● Brief
Reproduce the listing below verbatim.

● Information shown

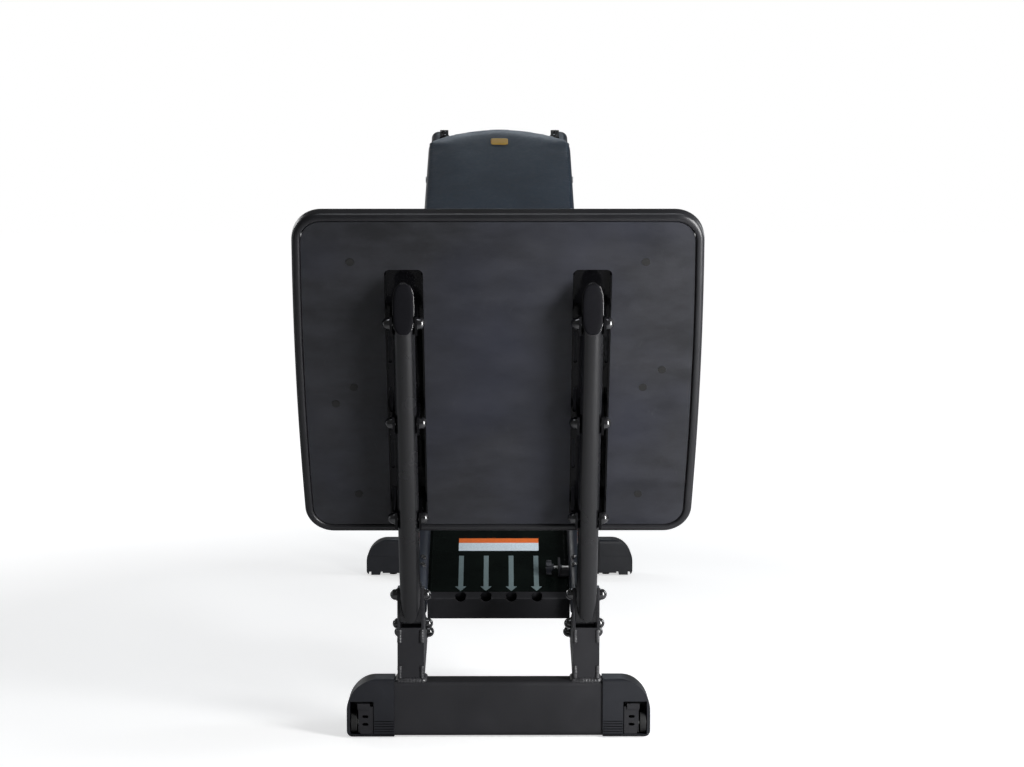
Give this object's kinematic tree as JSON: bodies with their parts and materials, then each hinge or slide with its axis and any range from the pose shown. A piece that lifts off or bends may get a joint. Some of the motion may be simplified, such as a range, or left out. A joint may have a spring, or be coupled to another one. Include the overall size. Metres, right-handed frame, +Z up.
{
  "type": "incline jump trainer",
  "caption": "Free-standing incline jump trainer: a large jump plate on two leaning tubes, twin inclined rails, and a rolling back pad above an adjustable lower stop.",
  "frame": {"origin": "on the floor at the middle of the machine's length and width", "axes": "+Y runs from the jump plate end towards the head end along the floor, +Z up, +X to the right as seen from the jump plate end"},
  "size_m": [0.827, 2.8392, 1.3703],
  "materials": {
    "black_steel": "fine-textured black powder coat",
    "satin_steel": "satin black powder coat",
    "slate_rail": "slate blue satin powder coat",
    "dome_nut": "glossy black oxide",
    "zinc": "zinc plated",
    "moulded": "moulded satin black plastic",
    "panel_gloss": "glossy black with a green tint",
    "arrow_grey": "printed grey-green",
    "plate_charcoal": "charcoal matt, faintly smeared",
    "black_rubber": "matt rubber",
    "board": "black laminated board",
    "pad_vinyl": "slate blue-black vinyl",
    "roller_grey": "hard polyurethane"
  },
  "bodies": {
    "frame": {"front_base_bar": "black_steel", "rear_base_bar": "black_steel", "post_left": "black_steel", "post_right": "black_steel", "rail_shoe_left": "black_steel", "rail_shoe_right": "black_steel", "band_bar": "black_steel", "middle_tie": "black_steel", "top_tie": "black_steel", "rear_leg_left": "black_steel", "rear_leg_right": "black_steel", "leg_brace": "black_steel", "lock_bracket": "black_steel", "wheel_bracket_left": "black_steel", "wheel_bracket_right": "black_steel", "front_cap_left": "moulded", "front_cap_right": "moulded", "rear_cap_left": "moulded", "rear_cap_right": "moulded", "tube_plugs": "moulded", "rail_caps_upper": "moulded", "rail_caps_lower": "moulded", "floor_pads": "black_rubber", "plate_mat": "black_rubber", "plate_plugs": "black_rubber", "rail_bumpers": "black_rubber", "post_bolts": "dome_nut", "channel_bolts": "dome_nut", "leg_bolts": "dome_nut", "bumper_screws": "dome_nut", "wheel_axles": "zinc", "plate_tube_left": "satin_steel", "plate_tube_right": "satin_steel", "plate_channel_left": "satin_steel", "plate_channel_right": "satin_steel", "jump_plate": "plate_charcoal", "plate_rim": "plate_charcoal", "rail_left": "slate_rail", "rail_right": "slate_rail", "band_panel": "panel_gloss", "band_arrows": "arrow_grey"},
    "range_stop": {"stop_beam": "black_steel", "stop_buffers": "black_rubber"},
    "stop_knob_left": {"stop_knob_left": "moulded"},
    "stop_knob_right": {"stop_knob_right": "moulded"},
    "glideboard": {"carriage_channels": "black_steel", "carriage_ties": "black_steel", "roller_axles": "zinc", "glide_board": "board", "back_pad": "pad_vinyl", "band_hooks": "black_steel"},
    "roller_lower_left": {"roller_lower_left": "roller_grey"},
    "roller_lower_right": {"roller_lower_right": "roller_grey"},
    "roller_upper_left": {"roller_upper_left": "roller_grey"},
    "roller_upper_right": {"roller_upper_right": "roller_grey"},
    "wheel_left": {"wheel_left": "black_rubber"},
    "wheel_right": {"wheel_right": "black_rubber"},
    "lock_knob": {"lock_knob": "moulded"}
  },
  "joints": [
    {"name": "range_stop_slide", "type": "slide", "parent": "frame", "child": "range_stop", "axis": [0, 0.9085, 0.4179], "range_m": [-0.75, 0]},
    {"name": "stop_knob_left_turn", "type": "hinge", "parent": "range_stop", "child": "stop_knob_left", "pos_m": [-0.2485, 0.13681, 0.7482], "axis": [1, 0, 0], "range_deg": [0, 360]},
    {"name": "stop_knob_right_turn", "type": "hinge", "parent": "range_stop", "child": "stop_knob_right", "pos_m": [0.2485, 0.13681, 0.7482], "axis": [1, 0, 0], "range_deg": [0, 360]},
    {"name": "glideboard_slide", "type": "slide", "parent": "range_stop", "child": "glideboard", "axis": [0, 0.9085, 0.4179], "range_m": [0, 0.32]},
    {"name": "roller_lower_left_spin", "type": "hinge", "parent": "glideboard", "child": "roller_lower_left", "pos_m": [-0.1885, 0.2417, 0.86095], "axis": [1, 0, 0], "continuous": true},
    {"name": "roller_lower_right_spin", "type": "hinge", "parent": "glideboard", "child": "roller_lower_right", "pos_m": [0.1885, 0.2417, 0.86095], "axis": [1, 0, 0], "continuous": true},
    {"name": "roller_upper_left_spin", "type": "hinge", "parent": "glideboard", "child": "roller_upper_left", "pos_m": [-0.1885, 0.99576, 1.20778], "axis": [1, 0, 0], "continuous": true},
    {"name": "roller_upper_right_spin", "type": "hinge", "parent": "glideboard", "child": "roller_upper_right", "pos_m": [0.1885, 0.99576, 1.20778], "axis": [1, 0, 0], "continuous": true},
    {"name": "wheel_left_spin", "type": "hinge", "parent": "frame", "child": "wheel_left", "pos_m": [-0.3105, -1.07214, 0.031], "axis": [1, 0, 0], "continuous": true},
    {"name": "wheel_right_spin", "type": "hinge", "parent": "frame", "child": "wheel_right", "pos_m": [0.3105, -1.07214, 0.031], "axis": [1, 0, 0], "continuous": true},
    {"name": "lock_knob_turn", "type": "hinge", "parent": "frame", "child": "lock_knob", "pos_m": [0.125, -0.81094, 0.32329], "axis": [1, 0, 0], "range_deg": [0, 360]}
  ],
  "couplings": [
    {"joint": "roller_lower_left_spin", "follows": "glideboard_slide", "rad_per_m": -45.455},
    {"joint": "roller_lower_right_spin", "follows": "glideboard_slide", "rad_per_m": -45.455},
    {"joint": "roller_upper_left_spin", "follows": "glideboard_slide", "rad_per_m": -45.455},
    {"joint": "roller_upper_right_spin", "follows": "glideboard_slide", "rad_per_m": -45.455}
  ]
}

● Exercise output
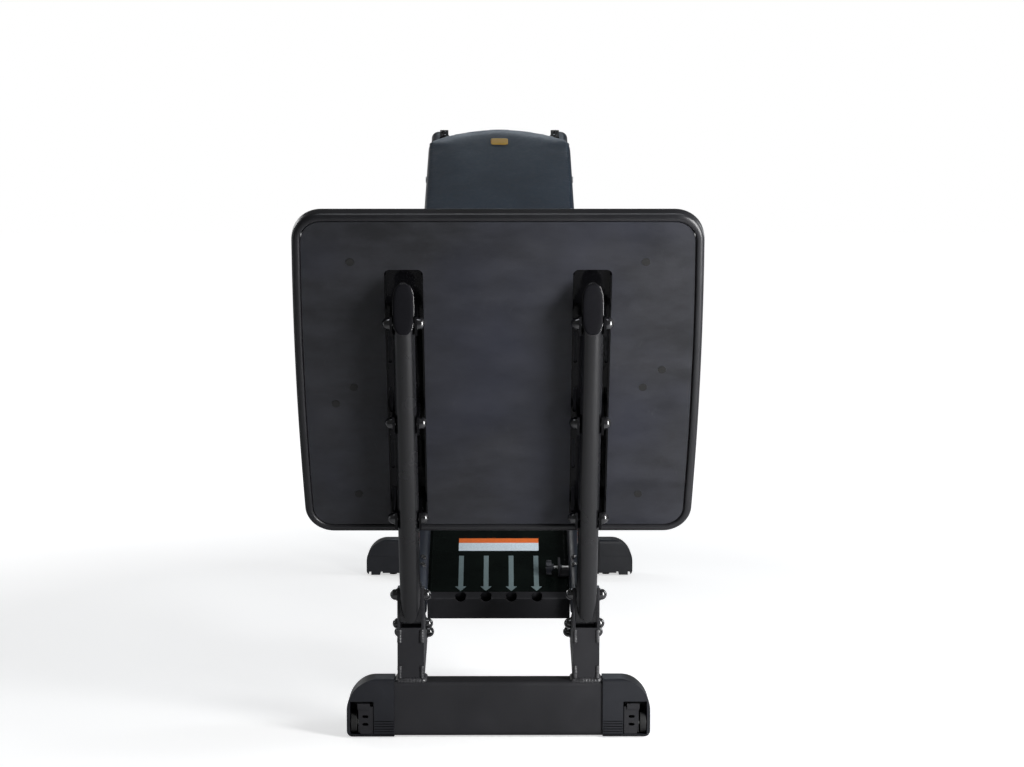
Give this object's kinematic tree as JSON: bodies with their parts and materials, then each hinge or slide with its axis and any range from the pose shown. A piece that lifts off or bends may get a joint. Some of the motion may be simplified, such as a range, or left out. A joint may have a spring, or be coupled to another one. Include the overall size. Metres, right-handed frame, +Z up.
{
  "type": "incline jump trainer",
  "caption": "Free-standing incline jump trainer: a large jump plate on two leaning tubes, twin inclined rails, and a rolling back pad above an adjustable lower stop.",
  "frame": {"origin": "on the floor at the middle of the machine's length and width", "axes": "+Y runs from the jump plate end towards the head end along the floor, +Z up, +X to the right as seen from the jump plate end"},
  "size_m": [0.827, 2.8392, 1.3703],
  "materials": {
    "black_steel": "fine-textured black powder coat",
    "satin_steel": "satin black powder coat",
    "slate_rail": "slate blue satin powder coat",
    "dome_nut": "glossy black oxide",
    "zinc": "zinc plated",
    "moulded": "moulded satin black plastic",
    "panel_gloss": "glossy black with a green tint",
    "arrow_grey": "printed grey-green",
    "plate_charcoal": "charcoal matt, faintly smeared",
    "black_rubber": "matt rubber",
    "board": "black laminated board",
    "pad_vinyl": "slate blue-black vinyl",
    "roller_grey": "hard polyurethane"
  },
  "bodies": {
    "frame": {"front_base_bar": "black_steel", "rear_base_bar": "black_steel", "post_left": "black_steel", "post_right": "black_steel", "rail_shoe_left": "black_steel", "rail_shoe_right": "black_steel", "band_bar": "black_steel", "middle_tie": "black_steel", "top_tie": "black_steel", "rear_leg_left": "black_steel", "rear_leg_right": "black_steel", "leg_brace": "black_steel", "lock_bracket": "black_steel", "wheel_bracket_left": "black_steel", "wheel_bracket_right": "black_steel", "front_cap_left": "moulded", "front_cap_right": "moulded", "rear_cap_left": "moulded", "rear_cap_right": "moulded", "tube_plugs": "moulded", "rail_caps_upper": "moulded", "rail_caps_lower": "moulded", "floor_pads": "black_rubber", "plate_mat": "black_rubber", "plate_plugs": "black_rubber", "rail_bumpers": "black_rubber", "post_bolts": "dome_nut", "channel_bolts": "dome_nut", "leg_bolts": "dome_nut", "bumper_screws": "dome_nut", "wheel_axles": "zinc", "plate_tube_left": "satin_steel", "plate_tube_right": "satin_steel", "plate_channel_left": "satin_steel", "plate_channel_right": "satin_steel", "jump_plate": "plate_charcoal", "plate_rim": "plate_charcoal", "rail_left": "slate_rail", "rail_right": "slate_rail", "band_panel": "panel_gloss", "band_arrows": "arrow_grey"},
    "range_stop": {"stop_beam": "black_steel", "stop_buffers": "black_rubber"},
    "stop_knob_left": {"stop_knob_left": "moulded"},
    "stop_knob_right": {"stop_knob_right": "moulded"},
    "glideboard": {"carriage_channels": "black_steel", "carriage_ties": "black_steel", "roller_axles": "zinc", "glide_board": "board", "back_pad": "pad_vinyl", "band_hooks": "black_steel"},
    "roller_lower_left": {"roller_lower_left": "roller_grey"},
    "roller_lower_right": {"roller_lower_right": "roller_grey"},
    "roller_upper_left": {"roller_upper_left": "roller_grey"},
    "roller_upper_right": {"roller_upper_right": "roller_grey"},
    "wheel_left": {"wheel_left": "black_rubber"},
    "wheel_right": {"wheel_right": "black_rubber"},
    "lock_knob": {"lock_knob": "moulded"}
  },
  "joints": [
    {"name": "range_stop_slide", "type": "slide", "parent": "frame", "child": "range_stop", "axis": [0, 0.9085, 0.4179], "range_m": [-0.75, 0]},
    {"name": "stop_knob_left_turn", "type": "hinge", "parent": "range_stop", "child": "stop_knob_left", "pos_m": [-0.2485, 0.13681, 0.7482], "axis": [1, 0, 0], "range_deg": [0, 360]},
    {"name": "stop_knob_right_turn", "type": "hinge", "parent": "range_stop", "child": "stop_knob_right", "pos_m": [0.2485, 0.13681, 0.7482], "axis": [1, 0, 0], "range_deg": [0, 360]},
    {"name": "glideboard_slide", "type": "slide", "parent": "range_stop", "child": "glideboard", "axis": [0, 0.9085, 0.4179], "range_m": [0, 0.32]},
    {"name": "roller_lower_left_spin", "type": "hinge", "parent": "glideboard", "child": "roller_lower_left", "pos_m": [-0.1885, 0.2417, 0.86095], "axis": [1, 0, 0], "continuous": true},
    {"name": "roller_lower_right_spin", "type": "hinge", "parent": "glideboard", "child": "roller_lower_right", "pos_m": [0.1885, 0.2417, 0.86095], "axis": [1, 0, 0], "continuous": true},
    {"name": "roller_upper_left_spin", "type": "hinge", "parent": "glideboard", "child": "roller_upper_left", "pos_m": [-0.1885, 0.99576, 1.20778], "axis": [1, 0, 0], "continuous": true},
    {"name": "roller_upper_right_spin", "type": "hinge", "parent": "glideboard", "child": "roller_upper_right", "pos_m": [0.1885, 0.99576, 1.20778], "axis": [1, 0, 0], "continuous": true},
    {"name": "wheel_left_spin", "type": "hinge", "parent": "frame", "child": "wheel_left", "pos_m": [-0.3105, -1.07214, 0.031], "axis": [1, 0, 0], "continuous": true},
    {"name": "wheel_right_spin", "type": "hinge", "parent": "frame", "child": "wheel_right", "pos_m": [0.3105, -1.07214, 0.031], "axis": [1, 0, 0], "continuous": true},
    {"name": "lock_knob_turn", "type": "hinge", "parent": "frame", "child": "lock_knob", "pos_m": [0.125, -0.81094, 0.32329], "axis": [1, 0, 0], "range_deg": [0, 360]}
  ],
  "couplings": [
    {"joint": "roller_lower_left_spin", "follows": "glideboard_slide", "rad_per_m": -45.455},
    {"joint": "roller_lower_right_spin", "follows": "glideboard_slide", "rad_per_m": -45.455},
    {"joint": "roller_upper_left_spin", "follows": "glideboard_slide", "rad_per_m": -45.455},
    {"joint": "roller_upper_right_spin", "follows": "glideboard_slide", "rad_per_m": -45.455}
  ]
}